#### [INSTRUCTIONS TO FOLLOW]
In the entries below, identify every line with the string "bends" and copy it.

#### [DATA EXTRACT]
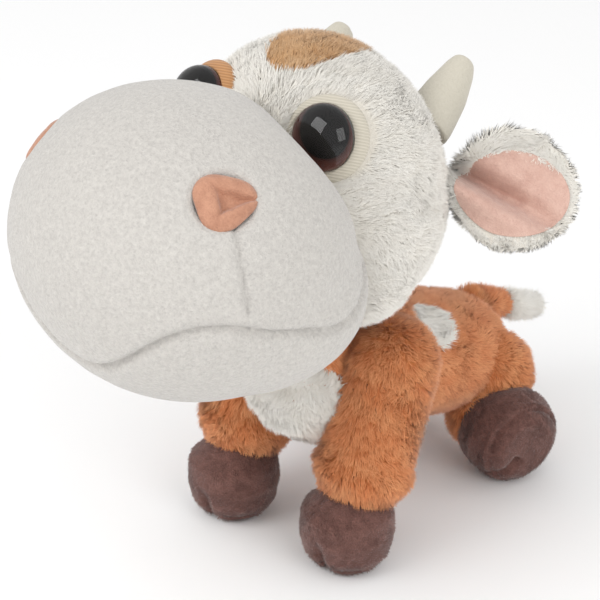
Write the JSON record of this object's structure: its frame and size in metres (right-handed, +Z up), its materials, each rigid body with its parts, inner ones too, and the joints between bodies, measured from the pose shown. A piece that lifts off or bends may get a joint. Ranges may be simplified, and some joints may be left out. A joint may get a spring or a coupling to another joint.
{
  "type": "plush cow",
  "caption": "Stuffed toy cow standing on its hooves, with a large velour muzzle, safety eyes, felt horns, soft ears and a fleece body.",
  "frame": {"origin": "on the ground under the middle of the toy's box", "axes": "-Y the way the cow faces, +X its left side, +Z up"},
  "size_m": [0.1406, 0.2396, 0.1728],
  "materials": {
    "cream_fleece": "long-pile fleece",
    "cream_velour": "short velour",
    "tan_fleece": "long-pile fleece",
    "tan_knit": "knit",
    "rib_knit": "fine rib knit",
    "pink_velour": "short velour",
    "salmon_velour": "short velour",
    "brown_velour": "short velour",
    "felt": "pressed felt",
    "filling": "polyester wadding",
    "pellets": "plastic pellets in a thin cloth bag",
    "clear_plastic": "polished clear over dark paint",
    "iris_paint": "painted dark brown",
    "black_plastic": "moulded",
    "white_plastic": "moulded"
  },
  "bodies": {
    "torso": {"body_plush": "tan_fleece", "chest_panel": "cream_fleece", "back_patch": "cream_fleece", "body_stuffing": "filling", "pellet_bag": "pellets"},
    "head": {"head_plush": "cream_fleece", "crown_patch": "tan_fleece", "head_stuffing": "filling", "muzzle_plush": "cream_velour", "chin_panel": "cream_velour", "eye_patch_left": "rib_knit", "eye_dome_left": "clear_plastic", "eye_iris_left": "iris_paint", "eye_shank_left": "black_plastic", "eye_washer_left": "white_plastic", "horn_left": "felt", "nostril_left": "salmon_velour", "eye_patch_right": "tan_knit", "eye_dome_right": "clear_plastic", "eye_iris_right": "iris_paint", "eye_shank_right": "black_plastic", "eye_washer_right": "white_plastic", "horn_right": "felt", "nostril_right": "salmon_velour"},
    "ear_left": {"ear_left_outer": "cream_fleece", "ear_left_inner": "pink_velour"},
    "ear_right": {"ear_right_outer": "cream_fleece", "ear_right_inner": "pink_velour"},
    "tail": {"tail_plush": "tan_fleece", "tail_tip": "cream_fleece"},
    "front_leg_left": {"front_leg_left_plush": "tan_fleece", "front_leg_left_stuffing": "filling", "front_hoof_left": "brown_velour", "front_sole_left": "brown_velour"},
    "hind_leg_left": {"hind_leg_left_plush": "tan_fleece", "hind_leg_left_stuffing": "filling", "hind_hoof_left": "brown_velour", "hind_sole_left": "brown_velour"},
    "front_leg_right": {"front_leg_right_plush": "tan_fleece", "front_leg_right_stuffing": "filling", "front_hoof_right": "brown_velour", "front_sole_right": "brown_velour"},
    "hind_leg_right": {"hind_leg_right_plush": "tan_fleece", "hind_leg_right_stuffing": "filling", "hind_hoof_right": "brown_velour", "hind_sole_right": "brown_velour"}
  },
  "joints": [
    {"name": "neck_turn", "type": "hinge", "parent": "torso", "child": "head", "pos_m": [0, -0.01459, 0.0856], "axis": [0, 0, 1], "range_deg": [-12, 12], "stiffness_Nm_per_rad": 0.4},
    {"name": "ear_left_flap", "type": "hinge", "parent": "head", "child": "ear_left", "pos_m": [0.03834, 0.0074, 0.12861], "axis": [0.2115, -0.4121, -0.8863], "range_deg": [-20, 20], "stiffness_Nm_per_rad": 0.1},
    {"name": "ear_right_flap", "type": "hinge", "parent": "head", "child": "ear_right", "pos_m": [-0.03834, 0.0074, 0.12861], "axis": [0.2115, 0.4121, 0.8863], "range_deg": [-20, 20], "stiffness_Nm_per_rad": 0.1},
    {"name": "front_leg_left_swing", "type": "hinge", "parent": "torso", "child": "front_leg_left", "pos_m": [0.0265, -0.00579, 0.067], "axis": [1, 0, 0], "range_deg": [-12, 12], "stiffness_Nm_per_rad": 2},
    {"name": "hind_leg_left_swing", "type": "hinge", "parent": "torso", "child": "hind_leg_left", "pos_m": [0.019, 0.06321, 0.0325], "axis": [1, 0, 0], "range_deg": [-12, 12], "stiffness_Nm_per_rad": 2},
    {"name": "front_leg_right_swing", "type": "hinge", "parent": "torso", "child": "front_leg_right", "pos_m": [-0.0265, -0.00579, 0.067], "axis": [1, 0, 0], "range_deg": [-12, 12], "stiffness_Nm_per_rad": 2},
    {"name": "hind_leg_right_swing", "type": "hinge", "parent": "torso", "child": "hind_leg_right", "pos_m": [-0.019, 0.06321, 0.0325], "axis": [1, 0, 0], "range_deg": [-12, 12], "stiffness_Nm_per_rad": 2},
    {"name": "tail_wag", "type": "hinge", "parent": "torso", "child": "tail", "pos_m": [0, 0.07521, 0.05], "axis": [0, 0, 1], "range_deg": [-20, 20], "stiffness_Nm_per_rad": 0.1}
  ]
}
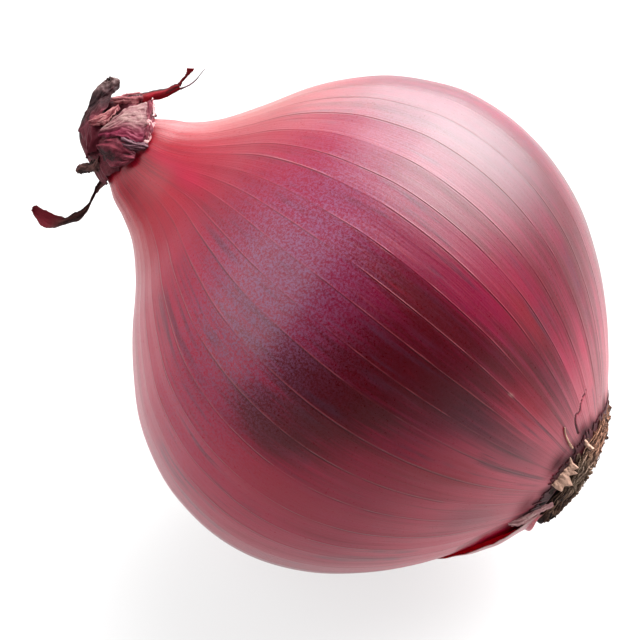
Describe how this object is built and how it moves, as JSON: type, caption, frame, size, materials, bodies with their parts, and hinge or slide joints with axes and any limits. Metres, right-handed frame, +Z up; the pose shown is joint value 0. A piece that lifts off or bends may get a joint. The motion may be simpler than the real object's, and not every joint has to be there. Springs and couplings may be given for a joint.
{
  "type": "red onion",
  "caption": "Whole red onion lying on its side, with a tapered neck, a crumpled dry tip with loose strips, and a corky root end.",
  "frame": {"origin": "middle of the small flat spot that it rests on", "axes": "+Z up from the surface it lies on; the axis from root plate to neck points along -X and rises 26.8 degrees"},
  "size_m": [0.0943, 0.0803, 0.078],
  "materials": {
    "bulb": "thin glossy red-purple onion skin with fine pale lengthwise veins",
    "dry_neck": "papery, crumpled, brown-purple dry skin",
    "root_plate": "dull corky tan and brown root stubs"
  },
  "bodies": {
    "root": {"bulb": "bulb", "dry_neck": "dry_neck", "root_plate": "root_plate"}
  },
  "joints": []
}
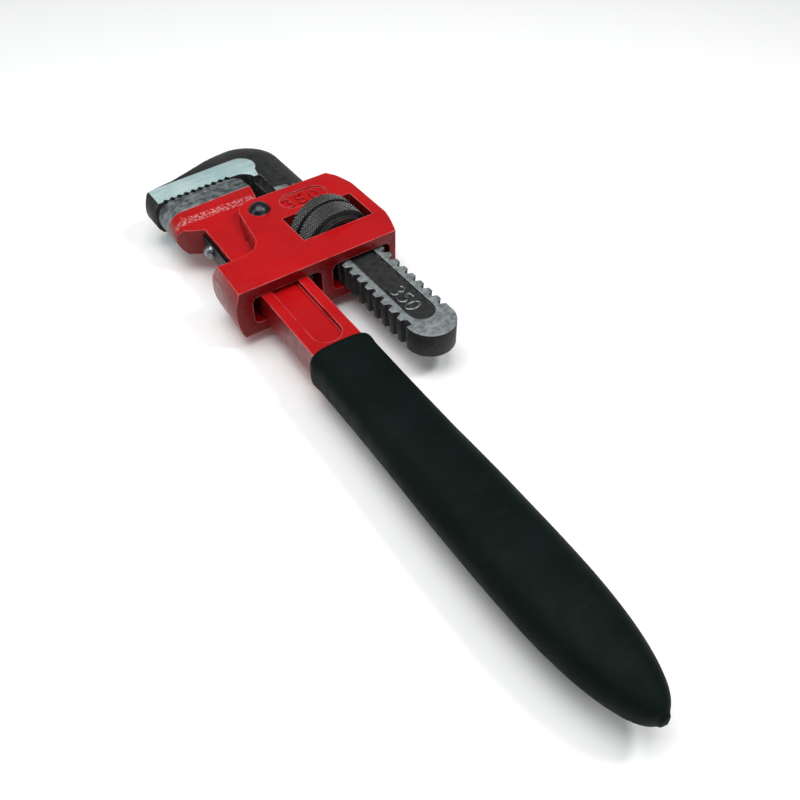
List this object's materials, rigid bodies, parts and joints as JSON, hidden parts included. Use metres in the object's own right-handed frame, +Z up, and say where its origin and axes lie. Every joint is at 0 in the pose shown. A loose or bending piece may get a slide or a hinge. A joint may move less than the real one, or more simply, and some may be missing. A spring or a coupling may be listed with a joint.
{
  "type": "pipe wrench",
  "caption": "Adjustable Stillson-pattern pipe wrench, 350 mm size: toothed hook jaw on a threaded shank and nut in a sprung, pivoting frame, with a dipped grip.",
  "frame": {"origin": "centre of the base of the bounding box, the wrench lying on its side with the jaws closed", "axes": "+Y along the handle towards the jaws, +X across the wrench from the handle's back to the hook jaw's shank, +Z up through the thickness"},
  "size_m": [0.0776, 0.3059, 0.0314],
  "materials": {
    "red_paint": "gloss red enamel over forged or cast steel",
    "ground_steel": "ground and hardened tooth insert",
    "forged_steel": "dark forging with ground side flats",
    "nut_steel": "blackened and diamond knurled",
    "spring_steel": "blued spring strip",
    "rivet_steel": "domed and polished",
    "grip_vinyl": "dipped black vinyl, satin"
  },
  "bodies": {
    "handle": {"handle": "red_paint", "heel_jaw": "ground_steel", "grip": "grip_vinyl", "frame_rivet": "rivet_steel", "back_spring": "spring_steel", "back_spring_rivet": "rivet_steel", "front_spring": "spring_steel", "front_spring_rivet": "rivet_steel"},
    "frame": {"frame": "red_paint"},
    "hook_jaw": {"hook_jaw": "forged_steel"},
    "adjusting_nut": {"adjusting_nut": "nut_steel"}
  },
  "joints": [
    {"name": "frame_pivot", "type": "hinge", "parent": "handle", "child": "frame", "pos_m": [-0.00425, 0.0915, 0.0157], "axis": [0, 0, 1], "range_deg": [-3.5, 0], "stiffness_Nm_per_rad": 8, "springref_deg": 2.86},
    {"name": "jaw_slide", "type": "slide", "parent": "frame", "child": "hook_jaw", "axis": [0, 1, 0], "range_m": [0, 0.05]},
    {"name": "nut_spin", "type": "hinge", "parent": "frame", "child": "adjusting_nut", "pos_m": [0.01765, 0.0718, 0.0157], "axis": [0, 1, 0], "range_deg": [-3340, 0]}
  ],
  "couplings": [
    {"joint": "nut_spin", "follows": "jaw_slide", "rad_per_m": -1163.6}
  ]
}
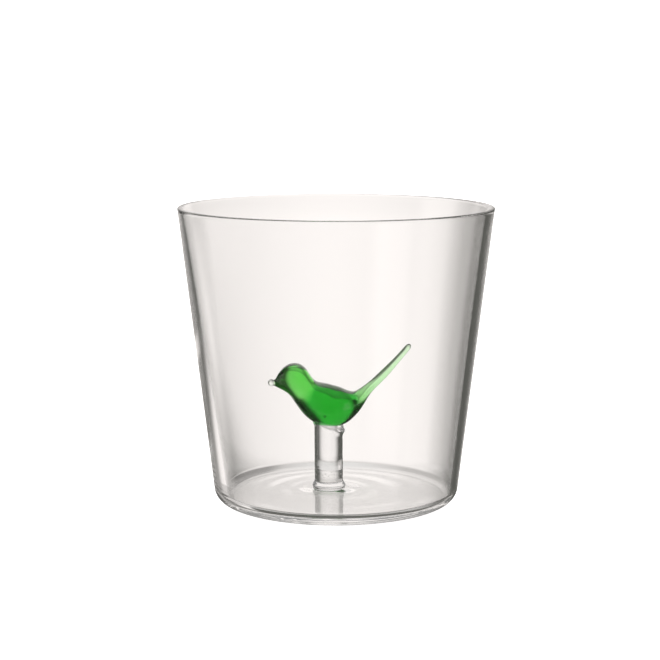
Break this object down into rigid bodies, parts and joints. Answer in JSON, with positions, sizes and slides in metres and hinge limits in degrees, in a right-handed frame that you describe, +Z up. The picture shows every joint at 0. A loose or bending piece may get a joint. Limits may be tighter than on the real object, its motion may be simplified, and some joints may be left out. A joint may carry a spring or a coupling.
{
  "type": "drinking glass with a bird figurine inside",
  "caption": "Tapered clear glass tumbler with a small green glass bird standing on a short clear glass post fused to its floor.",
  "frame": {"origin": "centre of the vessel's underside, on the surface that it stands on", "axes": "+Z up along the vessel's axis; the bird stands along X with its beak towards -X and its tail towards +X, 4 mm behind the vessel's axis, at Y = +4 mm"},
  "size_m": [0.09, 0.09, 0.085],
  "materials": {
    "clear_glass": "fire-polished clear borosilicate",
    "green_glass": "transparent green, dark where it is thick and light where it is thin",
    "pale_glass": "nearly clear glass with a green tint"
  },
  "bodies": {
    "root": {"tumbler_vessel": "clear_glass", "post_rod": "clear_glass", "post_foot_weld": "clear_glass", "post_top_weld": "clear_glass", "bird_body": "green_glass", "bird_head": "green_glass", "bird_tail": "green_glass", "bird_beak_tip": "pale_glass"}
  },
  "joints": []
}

#### [CORRECT ANSWER]
Write the JSON record of this object's structure: its frame and size in metres (right-handed, +Z up), its materials, each rigid body with its parts, inner ones too, and the joints between bodies, measured from the pose shown. A piece that lifts off or bends may get a joint. Ranges may be simplified, and some joints may be left out. A joint may get a spring or a coupling to another joint.
Describe how this object is built and how it moves, as JSON: type, caption, frame, size, materials, bodies with their parts, and hinge or slide joints with axes and any limits. Metres, right-handed frame, +Z up; the pose shown is joint value 0. A piece that lifts off or bends may get a joint. The motion may be simpler than the real object's, and not every joint has to be there. Springs and couplings may be given for a joint.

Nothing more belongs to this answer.